[Start Records]
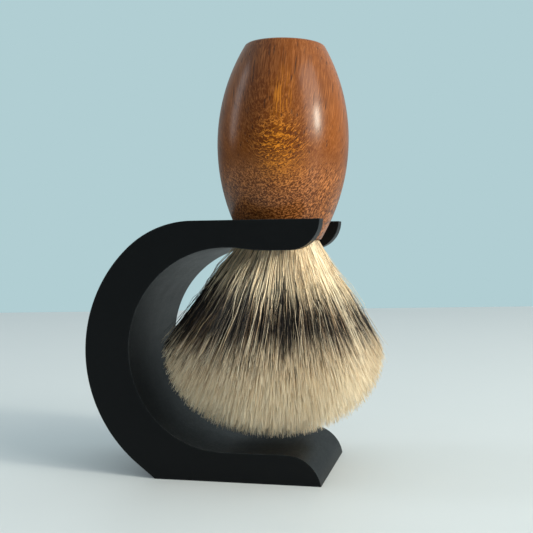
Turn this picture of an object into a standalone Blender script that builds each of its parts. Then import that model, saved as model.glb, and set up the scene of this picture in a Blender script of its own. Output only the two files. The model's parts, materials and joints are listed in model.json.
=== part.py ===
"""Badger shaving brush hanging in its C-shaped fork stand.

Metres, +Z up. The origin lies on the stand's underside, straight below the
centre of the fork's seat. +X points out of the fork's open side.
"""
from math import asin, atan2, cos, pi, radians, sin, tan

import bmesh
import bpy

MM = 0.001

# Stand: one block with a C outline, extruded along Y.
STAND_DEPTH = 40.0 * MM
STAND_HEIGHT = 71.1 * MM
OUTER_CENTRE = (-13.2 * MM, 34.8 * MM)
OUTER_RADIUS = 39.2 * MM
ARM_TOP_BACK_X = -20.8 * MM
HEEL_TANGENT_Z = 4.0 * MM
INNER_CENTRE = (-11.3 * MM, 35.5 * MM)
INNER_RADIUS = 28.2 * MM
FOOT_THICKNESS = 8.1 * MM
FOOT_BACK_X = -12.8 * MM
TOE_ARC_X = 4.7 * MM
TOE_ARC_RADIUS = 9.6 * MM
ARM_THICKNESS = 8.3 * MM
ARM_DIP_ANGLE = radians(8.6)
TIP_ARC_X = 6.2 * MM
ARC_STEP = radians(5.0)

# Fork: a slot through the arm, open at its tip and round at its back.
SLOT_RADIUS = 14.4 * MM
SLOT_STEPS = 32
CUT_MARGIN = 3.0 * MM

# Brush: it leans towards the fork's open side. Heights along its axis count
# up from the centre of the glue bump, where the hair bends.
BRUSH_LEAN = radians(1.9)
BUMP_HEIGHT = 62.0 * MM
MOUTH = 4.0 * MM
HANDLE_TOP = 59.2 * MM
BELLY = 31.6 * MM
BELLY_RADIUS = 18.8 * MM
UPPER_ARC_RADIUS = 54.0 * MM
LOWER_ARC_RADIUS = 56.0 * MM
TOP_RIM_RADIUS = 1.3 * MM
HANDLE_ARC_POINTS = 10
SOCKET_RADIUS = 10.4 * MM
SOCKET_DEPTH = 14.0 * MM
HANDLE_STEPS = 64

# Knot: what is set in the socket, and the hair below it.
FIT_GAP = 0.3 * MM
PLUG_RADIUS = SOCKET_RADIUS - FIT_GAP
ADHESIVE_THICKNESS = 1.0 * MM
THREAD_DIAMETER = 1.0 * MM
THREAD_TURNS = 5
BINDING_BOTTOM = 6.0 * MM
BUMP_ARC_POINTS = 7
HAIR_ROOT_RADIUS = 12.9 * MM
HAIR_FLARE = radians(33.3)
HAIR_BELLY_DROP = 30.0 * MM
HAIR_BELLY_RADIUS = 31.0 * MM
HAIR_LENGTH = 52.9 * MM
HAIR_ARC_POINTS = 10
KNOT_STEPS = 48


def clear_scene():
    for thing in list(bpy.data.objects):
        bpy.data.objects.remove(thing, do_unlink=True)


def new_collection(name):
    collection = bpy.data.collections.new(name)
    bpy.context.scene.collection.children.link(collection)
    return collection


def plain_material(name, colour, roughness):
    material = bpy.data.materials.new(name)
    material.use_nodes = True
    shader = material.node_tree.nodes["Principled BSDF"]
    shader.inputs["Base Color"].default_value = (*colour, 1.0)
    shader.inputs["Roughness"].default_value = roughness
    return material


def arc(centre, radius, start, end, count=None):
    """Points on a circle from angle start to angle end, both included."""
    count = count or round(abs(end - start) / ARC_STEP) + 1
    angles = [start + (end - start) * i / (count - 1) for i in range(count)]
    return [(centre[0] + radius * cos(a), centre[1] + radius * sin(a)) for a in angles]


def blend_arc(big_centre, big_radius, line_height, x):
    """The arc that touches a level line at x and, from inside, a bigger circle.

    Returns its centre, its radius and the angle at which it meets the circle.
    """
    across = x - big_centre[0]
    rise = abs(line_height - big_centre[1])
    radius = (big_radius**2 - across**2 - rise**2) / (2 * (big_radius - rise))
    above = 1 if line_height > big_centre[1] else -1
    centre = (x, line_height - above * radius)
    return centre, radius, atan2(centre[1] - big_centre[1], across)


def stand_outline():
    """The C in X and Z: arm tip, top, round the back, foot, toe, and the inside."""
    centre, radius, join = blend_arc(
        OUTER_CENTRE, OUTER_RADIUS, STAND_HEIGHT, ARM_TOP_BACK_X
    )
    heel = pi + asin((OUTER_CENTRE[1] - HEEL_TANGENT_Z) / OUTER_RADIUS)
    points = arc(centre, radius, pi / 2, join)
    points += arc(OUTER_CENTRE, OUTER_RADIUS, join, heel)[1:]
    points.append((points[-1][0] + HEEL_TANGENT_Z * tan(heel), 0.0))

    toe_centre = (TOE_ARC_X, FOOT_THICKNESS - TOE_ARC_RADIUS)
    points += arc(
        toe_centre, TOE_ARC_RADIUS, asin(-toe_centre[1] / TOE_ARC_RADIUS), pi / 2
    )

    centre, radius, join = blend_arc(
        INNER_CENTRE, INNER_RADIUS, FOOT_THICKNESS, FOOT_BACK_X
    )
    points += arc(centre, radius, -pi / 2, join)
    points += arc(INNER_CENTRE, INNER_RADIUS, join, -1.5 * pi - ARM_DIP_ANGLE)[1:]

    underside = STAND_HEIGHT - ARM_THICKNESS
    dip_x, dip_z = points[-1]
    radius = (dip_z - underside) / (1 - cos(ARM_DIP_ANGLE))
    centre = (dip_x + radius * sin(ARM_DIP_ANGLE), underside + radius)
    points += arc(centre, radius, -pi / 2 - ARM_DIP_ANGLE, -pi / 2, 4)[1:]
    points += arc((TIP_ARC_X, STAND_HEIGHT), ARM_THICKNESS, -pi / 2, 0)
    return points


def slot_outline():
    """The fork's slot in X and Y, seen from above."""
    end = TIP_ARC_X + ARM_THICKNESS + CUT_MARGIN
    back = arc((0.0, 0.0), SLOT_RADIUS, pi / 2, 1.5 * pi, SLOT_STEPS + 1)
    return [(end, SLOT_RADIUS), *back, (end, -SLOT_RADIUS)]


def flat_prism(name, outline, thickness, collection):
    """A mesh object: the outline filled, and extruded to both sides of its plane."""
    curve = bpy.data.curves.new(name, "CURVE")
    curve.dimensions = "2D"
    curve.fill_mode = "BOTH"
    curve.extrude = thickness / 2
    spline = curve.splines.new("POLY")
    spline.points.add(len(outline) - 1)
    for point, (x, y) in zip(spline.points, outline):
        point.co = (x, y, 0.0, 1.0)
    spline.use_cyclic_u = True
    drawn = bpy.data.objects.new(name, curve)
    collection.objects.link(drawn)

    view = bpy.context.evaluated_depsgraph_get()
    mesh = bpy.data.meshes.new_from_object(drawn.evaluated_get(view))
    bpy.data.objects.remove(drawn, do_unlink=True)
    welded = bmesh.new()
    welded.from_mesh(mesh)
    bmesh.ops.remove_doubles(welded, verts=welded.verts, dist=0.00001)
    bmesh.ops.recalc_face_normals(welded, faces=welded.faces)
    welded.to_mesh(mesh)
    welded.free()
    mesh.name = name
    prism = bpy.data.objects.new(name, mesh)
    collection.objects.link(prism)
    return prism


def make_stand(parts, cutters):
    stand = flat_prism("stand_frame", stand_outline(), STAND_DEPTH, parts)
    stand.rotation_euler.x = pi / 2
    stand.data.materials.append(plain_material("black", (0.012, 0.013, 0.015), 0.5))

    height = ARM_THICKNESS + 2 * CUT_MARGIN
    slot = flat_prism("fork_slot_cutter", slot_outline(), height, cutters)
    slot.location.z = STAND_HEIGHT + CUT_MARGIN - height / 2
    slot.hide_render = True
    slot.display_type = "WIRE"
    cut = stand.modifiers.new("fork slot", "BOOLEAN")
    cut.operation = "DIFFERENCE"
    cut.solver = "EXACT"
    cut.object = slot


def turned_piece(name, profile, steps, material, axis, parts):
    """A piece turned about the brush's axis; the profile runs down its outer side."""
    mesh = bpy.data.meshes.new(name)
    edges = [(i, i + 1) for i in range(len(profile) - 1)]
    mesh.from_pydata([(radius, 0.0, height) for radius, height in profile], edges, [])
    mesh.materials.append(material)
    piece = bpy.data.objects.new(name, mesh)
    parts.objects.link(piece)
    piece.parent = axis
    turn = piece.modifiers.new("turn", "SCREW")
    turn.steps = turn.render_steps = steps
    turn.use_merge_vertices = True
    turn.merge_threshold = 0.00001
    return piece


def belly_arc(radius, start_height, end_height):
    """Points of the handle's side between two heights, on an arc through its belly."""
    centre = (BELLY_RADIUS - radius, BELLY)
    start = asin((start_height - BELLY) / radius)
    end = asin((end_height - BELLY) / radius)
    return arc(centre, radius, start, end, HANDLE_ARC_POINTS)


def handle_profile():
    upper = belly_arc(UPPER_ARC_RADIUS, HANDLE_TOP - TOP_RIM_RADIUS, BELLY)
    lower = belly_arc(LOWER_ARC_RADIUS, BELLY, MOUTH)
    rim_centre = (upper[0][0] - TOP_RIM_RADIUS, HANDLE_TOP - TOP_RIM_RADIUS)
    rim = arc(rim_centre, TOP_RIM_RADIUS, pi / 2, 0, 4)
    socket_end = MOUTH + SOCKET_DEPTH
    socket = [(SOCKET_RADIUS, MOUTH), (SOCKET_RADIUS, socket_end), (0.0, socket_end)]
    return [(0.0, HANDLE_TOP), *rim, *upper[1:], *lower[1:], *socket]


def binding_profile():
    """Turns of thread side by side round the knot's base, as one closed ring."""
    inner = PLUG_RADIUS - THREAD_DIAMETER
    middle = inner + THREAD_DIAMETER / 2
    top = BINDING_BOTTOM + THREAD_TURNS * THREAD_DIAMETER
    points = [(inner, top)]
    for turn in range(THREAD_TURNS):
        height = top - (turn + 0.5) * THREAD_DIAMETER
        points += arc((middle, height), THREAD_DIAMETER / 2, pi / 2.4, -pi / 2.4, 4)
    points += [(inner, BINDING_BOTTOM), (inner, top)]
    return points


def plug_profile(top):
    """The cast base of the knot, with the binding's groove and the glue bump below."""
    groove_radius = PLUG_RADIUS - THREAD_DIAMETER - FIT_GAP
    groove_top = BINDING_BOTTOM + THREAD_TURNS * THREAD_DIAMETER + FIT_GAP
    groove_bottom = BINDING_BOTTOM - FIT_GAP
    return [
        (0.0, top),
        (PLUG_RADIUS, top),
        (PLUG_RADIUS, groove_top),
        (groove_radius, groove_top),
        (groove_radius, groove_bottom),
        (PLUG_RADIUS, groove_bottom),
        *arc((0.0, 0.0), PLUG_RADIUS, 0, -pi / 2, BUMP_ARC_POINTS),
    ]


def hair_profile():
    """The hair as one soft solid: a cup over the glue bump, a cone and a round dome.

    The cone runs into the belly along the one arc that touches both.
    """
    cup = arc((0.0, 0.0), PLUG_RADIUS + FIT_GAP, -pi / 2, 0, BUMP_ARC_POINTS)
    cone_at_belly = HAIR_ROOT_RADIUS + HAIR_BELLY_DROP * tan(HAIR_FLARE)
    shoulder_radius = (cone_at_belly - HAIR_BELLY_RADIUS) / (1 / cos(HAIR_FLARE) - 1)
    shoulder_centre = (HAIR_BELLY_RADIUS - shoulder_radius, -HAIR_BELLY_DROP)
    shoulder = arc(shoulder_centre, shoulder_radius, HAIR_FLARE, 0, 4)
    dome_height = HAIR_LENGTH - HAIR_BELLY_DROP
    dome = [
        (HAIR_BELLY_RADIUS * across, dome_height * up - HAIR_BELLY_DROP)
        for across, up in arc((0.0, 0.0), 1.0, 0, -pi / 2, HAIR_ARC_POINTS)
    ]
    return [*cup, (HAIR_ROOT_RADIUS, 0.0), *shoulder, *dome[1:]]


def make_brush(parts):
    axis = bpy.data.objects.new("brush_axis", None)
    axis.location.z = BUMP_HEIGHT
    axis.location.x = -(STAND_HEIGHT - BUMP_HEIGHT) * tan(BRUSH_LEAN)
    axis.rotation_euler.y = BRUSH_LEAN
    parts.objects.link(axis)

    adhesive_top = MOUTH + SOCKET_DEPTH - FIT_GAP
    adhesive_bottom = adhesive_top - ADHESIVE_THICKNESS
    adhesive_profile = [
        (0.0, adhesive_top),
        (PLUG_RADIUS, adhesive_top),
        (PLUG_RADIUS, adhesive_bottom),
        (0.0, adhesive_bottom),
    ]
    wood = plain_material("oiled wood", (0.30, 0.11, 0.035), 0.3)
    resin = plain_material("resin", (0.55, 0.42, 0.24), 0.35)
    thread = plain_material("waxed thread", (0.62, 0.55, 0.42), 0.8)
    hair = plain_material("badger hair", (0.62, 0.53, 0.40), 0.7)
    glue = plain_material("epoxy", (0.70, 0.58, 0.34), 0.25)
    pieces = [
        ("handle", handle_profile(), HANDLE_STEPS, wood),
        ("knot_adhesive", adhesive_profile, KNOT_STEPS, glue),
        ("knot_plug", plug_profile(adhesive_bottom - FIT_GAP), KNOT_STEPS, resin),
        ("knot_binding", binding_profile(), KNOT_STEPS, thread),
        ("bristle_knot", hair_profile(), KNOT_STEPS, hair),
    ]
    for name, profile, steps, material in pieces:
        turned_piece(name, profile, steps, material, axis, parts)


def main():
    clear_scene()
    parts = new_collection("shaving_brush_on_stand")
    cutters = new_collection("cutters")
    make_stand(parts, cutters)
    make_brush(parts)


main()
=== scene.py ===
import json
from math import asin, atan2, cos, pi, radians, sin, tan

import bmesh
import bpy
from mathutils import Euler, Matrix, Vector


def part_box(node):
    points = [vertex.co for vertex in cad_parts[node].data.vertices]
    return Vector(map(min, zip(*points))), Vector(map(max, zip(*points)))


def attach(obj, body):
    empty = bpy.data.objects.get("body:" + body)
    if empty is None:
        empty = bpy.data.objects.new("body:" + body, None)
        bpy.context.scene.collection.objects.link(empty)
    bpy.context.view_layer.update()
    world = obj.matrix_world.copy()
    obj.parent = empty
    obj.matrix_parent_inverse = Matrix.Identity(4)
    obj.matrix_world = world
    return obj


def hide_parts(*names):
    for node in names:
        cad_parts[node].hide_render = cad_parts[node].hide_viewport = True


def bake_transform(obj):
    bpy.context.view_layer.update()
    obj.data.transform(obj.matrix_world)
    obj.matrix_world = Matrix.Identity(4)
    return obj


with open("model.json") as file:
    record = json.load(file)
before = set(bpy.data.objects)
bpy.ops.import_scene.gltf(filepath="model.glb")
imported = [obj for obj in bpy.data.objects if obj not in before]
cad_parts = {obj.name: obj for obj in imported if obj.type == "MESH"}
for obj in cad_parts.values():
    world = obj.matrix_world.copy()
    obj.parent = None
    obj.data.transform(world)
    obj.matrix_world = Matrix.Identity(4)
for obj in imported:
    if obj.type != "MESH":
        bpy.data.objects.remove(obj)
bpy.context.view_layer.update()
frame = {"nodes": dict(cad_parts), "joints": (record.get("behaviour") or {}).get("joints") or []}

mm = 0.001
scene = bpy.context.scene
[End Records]
[Start Records]
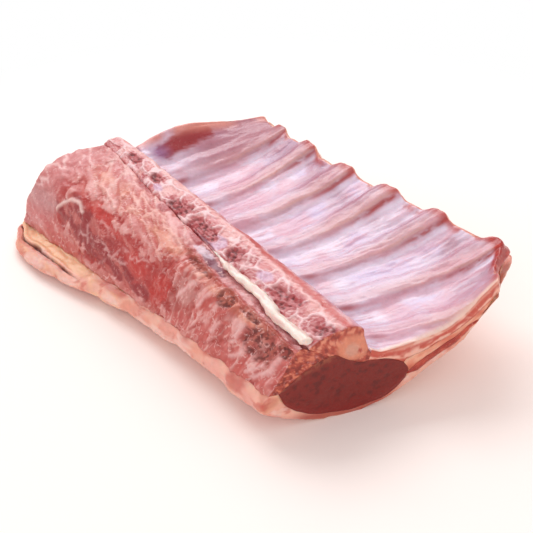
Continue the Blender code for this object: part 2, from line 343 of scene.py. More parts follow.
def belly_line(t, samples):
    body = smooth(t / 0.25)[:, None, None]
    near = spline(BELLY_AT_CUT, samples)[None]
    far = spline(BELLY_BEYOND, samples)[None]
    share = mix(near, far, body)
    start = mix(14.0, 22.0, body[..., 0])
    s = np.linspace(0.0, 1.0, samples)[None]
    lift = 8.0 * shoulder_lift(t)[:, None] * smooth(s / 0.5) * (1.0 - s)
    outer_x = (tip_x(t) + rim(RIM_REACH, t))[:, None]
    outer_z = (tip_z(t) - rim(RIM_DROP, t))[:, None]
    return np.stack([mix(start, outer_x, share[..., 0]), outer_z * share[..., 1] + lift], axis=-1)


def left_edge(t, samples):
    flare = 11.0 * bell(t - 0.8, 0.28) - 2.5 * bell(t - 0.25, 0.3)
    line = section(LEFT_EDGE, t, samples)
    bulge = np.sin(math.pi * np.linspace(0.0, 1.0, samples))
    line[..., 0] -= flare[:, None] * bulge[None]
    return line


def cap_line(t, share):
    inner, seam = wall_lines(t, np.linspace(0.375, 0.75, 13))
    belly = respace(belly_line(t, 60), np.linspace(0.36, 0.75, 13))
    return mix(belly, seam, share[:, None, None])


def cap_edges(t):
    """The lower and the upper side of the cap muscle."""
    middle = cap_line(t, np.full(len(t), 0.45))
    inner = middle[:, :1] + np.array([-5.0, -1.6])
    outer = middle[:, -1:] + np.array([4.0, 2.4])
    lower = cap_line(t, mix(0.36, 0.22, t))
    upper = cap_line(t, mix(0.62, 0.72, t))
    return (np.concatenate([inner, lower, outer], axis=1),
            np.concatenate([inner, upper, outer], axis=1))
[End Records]
__Exercise directions__
Reproduce exactly the lines from the line with "before = set(bpy.data.objects)" through the line with "scene = bpy.context.scene", both end lines included, and only those lines.

__Task output__
before = set(bpy.data.objects)
bpy.ops.import_scene.gltf(filepath="model.glb")
imported = [obj for obj in bpy.data.objects if obj not in before]
cad_parts = {obj.name: obj for obj in imported if obj.type == "MESH"}
for obj in cad_parts.values():
    world = obj.matrix_world.copy()
    obj.parent = None
    obj.data.transform(world)
    obj.matrix_world = Matrix.Identity(4)
for obj in imported:
    if obj.type != "MESH":
        bpy.data.objects.remove(obj)
bpy.context.view_layer.update()
frame = {"nodes": dict(cad_parts), "joints": (record.get("behaviour") or {}).get("joints") or []}

mm = 0.001
scene = bpy.context.scene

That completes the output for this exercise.